***** SUPPLIED INFORMATION

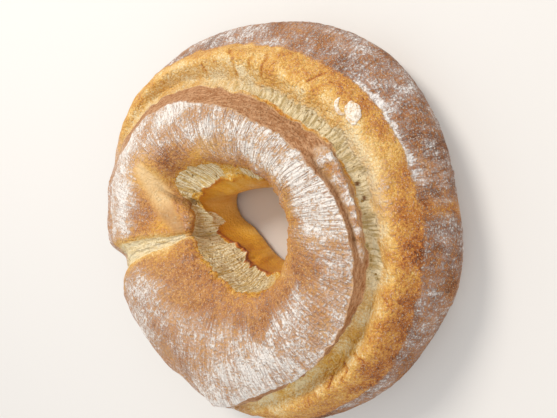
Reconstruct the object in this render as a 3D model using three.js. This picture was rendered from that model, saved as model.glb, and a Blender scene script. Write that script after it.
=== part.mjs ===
// Ring loaf: a crusty hearth-baked bread ring, about 280 mm across and 85 mm tall, lying flat on its base.
// The floured top crust has lifted along its near edge into an ear. Below the ear is a shallow trough, then
// the golden burst crust, then the floured band round the outside. The loaf is one solid piece of bread.
// Millimetres, +Z up. The origin ends up at the bottom centre of the loaf's bounding box.
import * as THREE from "three";

// Outlines round the hole's axis: [bearing in degrees, radius, height]. Bearing 0 is +X and 90 is +Y.
// Edge of the hole at the base.
const HOLE_EDGE = [
  [0, 31, 0], [30, 36, 0], [55, 50, 0], [70, 48, 0], [81, 41, 0], [92, 30, 0],
  [110, 24, 0], [140, 22, 0], [170, 25, 0], [200, 31, 0], [240, 34, 0], [300, 33, 0],
];
// Ragged edge half way up the hole, where the smooth wall ends and the torn crumb starts.
const TEAR = [
  [0, 33, 44], [30, 40, 45], [55, 51, 44], [70, 55, 42], [81, 49, 38], [92, 44, 36],
  [104, 37, 38], [120, 28, 38], [145, 27, 38], [172, 31, 40], [210, 37, 44], [270, 35, 46], [320, 32, 45],
];
// Rim of the hole on top.
const RIM = [
  [0, 41, 68], [28, 49, 68], [55, 57, 67], [68, 60, 66], [80, 38, 66], [95, 37, 67],
  [125, 36, 68], [160, 37, 69], [185, 41, 70], [212, 46, 69], [240, 43, 68], [275, 38, 67], [330, 38, 67],
];
// Crown of the floured top crust.
const CROWN = [
  [0, 62, 81], [30, 76, 82], [60, 90, 82], [95, 86, 82], [140, 81, 84],
  [200, 79, 84], [240, 74, 82], [270, 63, 81], [310, 57, 81],
];
// Lip of the ear. On the far side it settles into the loaf's shoulder.
const LIP = [
  [0, 76, 76], [28, 96, 75], [50, 111, 73], [70, 120, 69], [90, 119, 67], [120, 118, 66],
  [132, 119, 66], [150, 112.5, 67], [161, 113.5, 67],
  [170, 122, 67], [186, 109, 71], [210, 101, 74], [240, 95, 75], [268, 84, 76],
  [295, 71, 77], [330, 68, 77],
];
// Foot of the ear's face.
const EAR_FOOT = [
  [0, 89, 62], [30, 112, 61], [50, 125, 61], [70, 130, 62], [120, 121, 62], [150, 120, 61],
  [172, 124, 60], [188, 112, 61], [212, 101, 62], [236, 95, 62], [255, 93, 62], [270, 87, 63], [305, 80, 62],
  [335, 79, 62],
];
// Bottom of the trough beside the ear.
const TROUGH = [
  [0, 92, 58], [30, 117, 57], [50, 130, 57], [70, 134, 58], [120, 125, 59], [150, 123, 57],
  [172, 125, 56], [190, 114, 57], [212, 104, 57], [239, 99, 58], [256, 97, 58], [270, 91, 59], [305, 84, 59],
  [335, 84, 59],
];
// Crest of the burst crust.
const BURST = [
  [0, 111, 66], [30, 127, 63], [55, 138, 58], [80, 136, 55], [120, 129, 55], [160, 127, 54],
  [190, 122, 57], [212, 115, 63], [240, 112, 66], [270, 105, 66], [305, 102, 66], [335, 101, 67],
];
// Upper edge of the floured outer band.
const BAND = [
  [0, 123, 52], [30, 141, 50], [55, 147, 50], [80, 139, 48], [120, 133, 48], [160, 130, 46],
  [175, 128.5, 46], [187, 129.5, 46], [207, 129.5, 48], [231, 129, 50], [242, 126, 51], [259, 121.5, 52],
  [270, 119, 52], [310, 117, 53], [335, 119, 53],
];
// Widest line of the side.
const BELLY = [
  [0, 143, 32], [18, 150, 33], [30, 153, 34], [42, 152, 35], [58, 150, 36], [75, 144, 38], [100, 137, 39],
  [125, 135, 38], [165, 134.5, 34], [195, 133.5, 31], [218, 135.5, 30], [240, 133, 30], [254, 134.5, 30],
  [264, 133, 30], [278, 130.5, 30], [292, 133, 30], [305, 136.5, 30], [317, 140.5, 30], [328, 142, 30], [345, 142.5, 31],
];

const BASE_INSET_IN = 7; // the base starts this far outside the hole's edge
const BASE_INSET_OUT = 14; // and ends this far inside the belly
const HEEL = 9; // height of the rounded heel of the side
const HOLE_HEEL = 6; // height of the rounded edge at the bottom of the hole

// The fold where the ring's two ends were joined, from the hole to the far outside.
const FOLD = { bearing: 104, halfWidth: 7, depth: 5.5, notch: 10, notchFrom: 112, above: 24, fromHole: 50 };
// The hollow in the top crust beside the hole.
const HOLLOW = { bearing: 64, radius: 66, halfWidth: 13, depth: 8, above: 50 };

const STEP = 4; // degrees between sections
const FOLD_STEP = 2; // degrees between sections near the fold and the hollow
const PER_SPAN = 2; // mesh rows between one outline and the next

// Smooth value along a closed outline at a bearing.
function along(outline, bearing, column) {
  const n = outline.length;
  const turn = (i) => Math.floor(i / n) * 360;
  const wrapped = (i) => outline[((i % n) + n) % n];
  const place = (i) => wrapped(i)[0] + turn(i);
  let k = n - 1;
  while (k >= 0 && place(k) > bearing) k -= 1;
  const slope = (i) => {
    const before = place(i) - place(i - 1);
    const after = place(i + 1) - place(i);
    const fall = (wrapped(i)[column] - wrapped(i - 1)[column]) / before;
    const rise = (wrapped(i + 1)[column] - wrapped(i)[column]) / after;
    return (fall * after + rise * before) / (before + after);
  };
  const span = place(k + 1) - place(k);
  const t = (bearing - place(k)) / span;
  const a = wrapped(k)[column];
  const b = wrapped(k + 1)[column];
  const t2 = t * t;
  const t3 = t2 * t;
  return (2 * t3 - 3 * t2 + 1) * a + (t3 - 2 * t2 + t) * span * slope(k)
    + (3 * t2 - 2 * t3) * b + (t3 - t2) * span * slope(k + 1);
}

const mix = (a, b, t) => a + (b - a) * t;

// The corners of one section, from the inner edge of the base up the hole, over the top and down the side.
// Each is {r, z, soft}: soft 1 is a smooth bend and 0 a sharp one.
function corners(bearing) {
  const at = (outline) => [along(outline, bearing, 1), along(outline, bearing, 2)];
  const hole = at(HOLE_EDGE);
  const tear = at(TEAR);
  const rim = at(RIM);
  const crown = at(CROWN);
  const lip = at(LIP);
  const foot = at(EAR_FOOT);
  const trough = at(TROUGH);
  const burst = at(BURST);
  const band = at(BAND);
  const belly = at(BELLY);
  const corner = (r, z, soft) => ({ r, z, soft });
  return [
    corner(hole[0] + BASE_INSET_IN, 0, 0.25),
    corner(hole[0], HOLE_HEEL, 0.8),
    corner(mix(hole[0], tear[0], 0.5) - 1.5, mix(HOLE_HEEL, tear[1], 0.5), 1),
    corner(tear[0], tear[1], 0.5),
    corner(mix(tear[0], rim[0], 0.55) + 2.5, mix(tear[1], rim[1], 0.5), 1),
    corner(rim[0], rim[1], 0.9),
    corner(mix(rim[0], crown[0], 0.42), mix(rim[1], crown[1], 0.78), 1),
    corner(crown[0], crown[1], 1),
    corner(mix(crown[0], lip[0], 0.6), mix(crown[1], lip[1], 0.42), 1),
    corner(lip[0], lip[1], 0.35),
    corner(foot[0], foot[1], 0.5),
    corner(trough[0], trough[1], 1),
    corner(burst[0], burst[1], 1),
    corner(band[0], band[1], 0.8),
    corner(belly[0], belly[1], 1),
    corner(belly[0] - 3, HEEL, 0.9),
    corner(belly[0] - BASE_INSET_OUT, 0, 0.25),
  ];
}

// The closed section curve at a bearing, as [r, z] points. The last span is the flat base.
function section(bearing) {
  const knots = corners(bearing);
  const n = knots.length;
  const knot = (i) => knots[((i % n) + n) % n];
  const gap = (i) => Math.hypot(knot(i + 1).r - knot(i).r, knot(i + 1).z - knot(i).z);
  const tangent = (i, key) => {
    const before = gap(i - 1);
    const after = gap(i);
    const fall = ((knot(i)[key] - knot(i - 1)[key]) / before) * after;
    const rise = ((knot(i + 1)[key] - knot(i)[key]) / after) * before;
    return (knot(i).soft * (fall + rise)) / (before + after);
  };
  const points = [];
  for (let k = 0; k < n; k += 1) {
    const flat = k === n - 1;
    for (let j = 0; j < PER_SPAN; j += 1) {
      const t = j / PER_SPAN;
      const t2 = t * t;
      const t3 = t2 * t;
      const value = (key) => {
        const straight = mix(knot(k)[key], knot(k + 1)[key], t);
        const bent = (2 * t3 - 3 * t2 + 1) * knot(k)[key] + (t3 - 2 * t2 + t) * gap(k) * tangent(k, key)
          + (3 * t2 - 2 * t3) * knot(k + 1)[key] + (t3 - t2) * gap(k) * tangent(k + 1, key);
        return flat ? straight : bent;
      };
      points.push([value("r"), Math.max(0, value("z"))]);
    }
  }
  return points;
}

// 0 below the edge, 1 above it, smooth between.
const over = (value, edge, width) => THREE.MathUtils.smoothstep(value, edge - width, edge + width);

// Presses the fold and the hollow into a point of the crust, towards the middle of the section.
function pressed(bearing, r, z) {
  const acrossFold = (r * Math.PI * (bearing - FOLD.bearing)) / 180;
  const foldEnds = over(z, FOLD.above, 10) * over(r, FOLD.fromHole, 12);
  const depth = mix(FOLD.depth, FOLD.notch, over(r, FOLD.notchFrom, 8));
  const fold = depth * Math.exp(-((acrossFold / FOLD.halfWidth) ** 2)) * foldEnds;
  const turned = ((bearing - HOLLOW.bearing) * Math.PI) / 180;
  const fromHollow = Math.hypot(r * Math.cos(turned) - HOLLOW.radius, r * Math.sin(turned));
  const hollow = HOLLOW.depth * Math.exp(-((fromHollow / HOLLOW.halfWidth) ** 2)) * over(z, HOLLOW.above, 8);
  const inward = Math.atan2(42 - z, 84 - r);
  return [r + fold * Math.cos(inward), z + fold * Math.sin(inward) - hollow];
}

// Bearings of the sections, closer together round the fold and the hollow.
const bearings = [];
for (let b = 0; b < 360; b += b >= 56 && b < 112 ? FOLD_STEP : STEP) bearings.push(b);

const rings = bearings.map((b) => section(b).map(([r, z]) => pressed(b, r, z)));
const rows = rings[0].length;
const positions = [];
rings.forEach((ring, i) => {
  const turn = (bearings[i] * Math.PI) / 180;
  ring.forEach(([r, z]) => positions.push(r * Math.cos(turn), r * Math.sin(turn), z));
});

const faces = [];
for (let i = 0; i < rings.length; i += 1) {
  const next = (i + 1) % rings.length;
  for (let j = 0; j < rows; j += 1) {
    const up = (j + 1) % rows;
    const a = i * rows + j;
    const b = next * rows + j;
    const c = next * rows + up;
    const d = i * rows + up;
    faces.push(a, c, b, a, d, c);
  }
}

const crust = new THREE.BufferGeometry();
crust.setAttribute("position", new THREE.Float32BufferAttribute(positions, 3));
crust.setIndex(faces);

// The origin moves to the bottom centre of the loaf.
crust.computeBoundingBox();
const middle = crust.boundingBox.getCenter(new THREE.Vector3());
crust.translate(-middle.x, -middle.y, -crust.boundingBox.min.z);
crust.computeVertexNormals();

const bread = new THREE.MeshStandardMaterial({ color: 0xc08a52, roughness: 0.85, metalness: 0 });
const loaf = new THREE.Mesh(crust, bread);
loaf.name = "ring_loaf";

const part = new THREE.Group();
part.name = "ring_loaf_part";
part.add(loaf);

export default part;
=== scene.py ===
import math

import bpy
import numpy as np
from mathutils import Matrix, Vector


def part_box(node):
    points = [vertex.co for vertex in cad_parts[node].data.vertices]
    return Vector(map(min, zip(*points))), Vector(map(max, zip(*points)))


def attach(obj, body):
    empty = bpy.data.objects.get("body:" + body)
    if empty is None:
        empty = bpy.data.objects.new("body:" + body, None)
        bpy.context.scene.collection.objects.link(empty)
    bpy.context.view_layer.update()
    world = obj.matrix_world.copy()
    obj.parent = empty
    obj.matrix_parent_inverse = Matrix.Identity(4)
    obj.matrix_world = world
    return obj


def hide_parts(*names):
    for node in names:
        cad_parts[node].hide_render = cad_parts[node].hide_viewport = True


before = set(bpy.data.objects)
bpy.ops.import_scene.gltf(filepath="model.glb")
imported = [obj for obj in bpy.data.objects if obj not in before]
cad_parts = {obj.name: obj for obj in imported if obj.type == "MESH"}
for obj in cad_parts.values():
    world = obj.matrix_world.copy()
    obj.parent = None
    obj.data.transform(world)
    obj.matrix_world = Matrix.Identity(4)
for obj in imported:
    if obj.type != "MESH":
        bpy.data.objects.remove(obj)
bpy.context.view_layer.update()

# Ring loaf: a crusty hearth-baked bread ring lying flat on its base. The floured top crust has lifted along
# one edge into an ear. Below the ear are a trough of bare crumb, the golden burst and the floured outer band.
# Lengths are in millimetres round the hole's axis, and become metres when the mesh is made.
MM = 0.001
LOAF_LOW, LOAF_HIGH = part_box("ring_loaf")
LOAF_SIZE = np.array(LOAF_HIGH - LOAF_LOW) / MM
LOAF_MIDDLE = np.array(LOAF_LOW + LOAF_HIGH) / 2 / MM
DRAWN_SIZE = np.array([279.3, 273.9, 84.4])  # the box that the outlines below are drawn for
HOLE_FROM_MIDDLE = np.array([-5.46, -4.55, 0])  # the hole's axis from the middle of that box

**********

» EXERCISE TASK
Take the lines above from the first through the one containing "import * as" and reproduce them exactly; include nothing else.

» COMPLETE RESPONSE
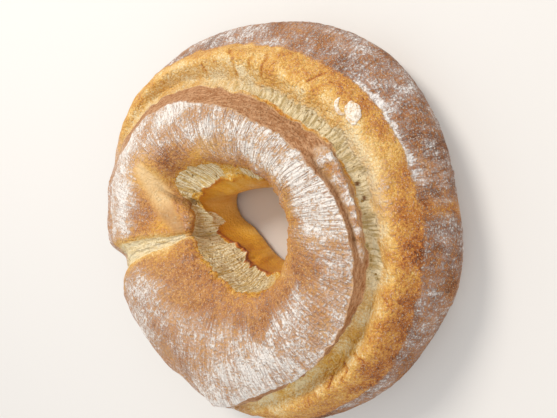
Reconstruct the object in this render as a 3D model using three.js. This picture was rendered from that model, saved as model.glb, and a Blender scene script. Write that script after it.
=== part.mjs ===
// Ring loaf: a crusty hearth-baked bread ring, about 280 mm across and 85 mm tall, lying flat on its base.
// The floured top crust has lifted along its near edge into an ear. Below the ear is a shallow trough, then
// the golden burst crust, then the floured band round the outside. The loaf is one solid piece of bread.
// Millimetres, +Z up. The origin ends up at the bottom centre of the loaf's bounding box.
import * as THREE from "three";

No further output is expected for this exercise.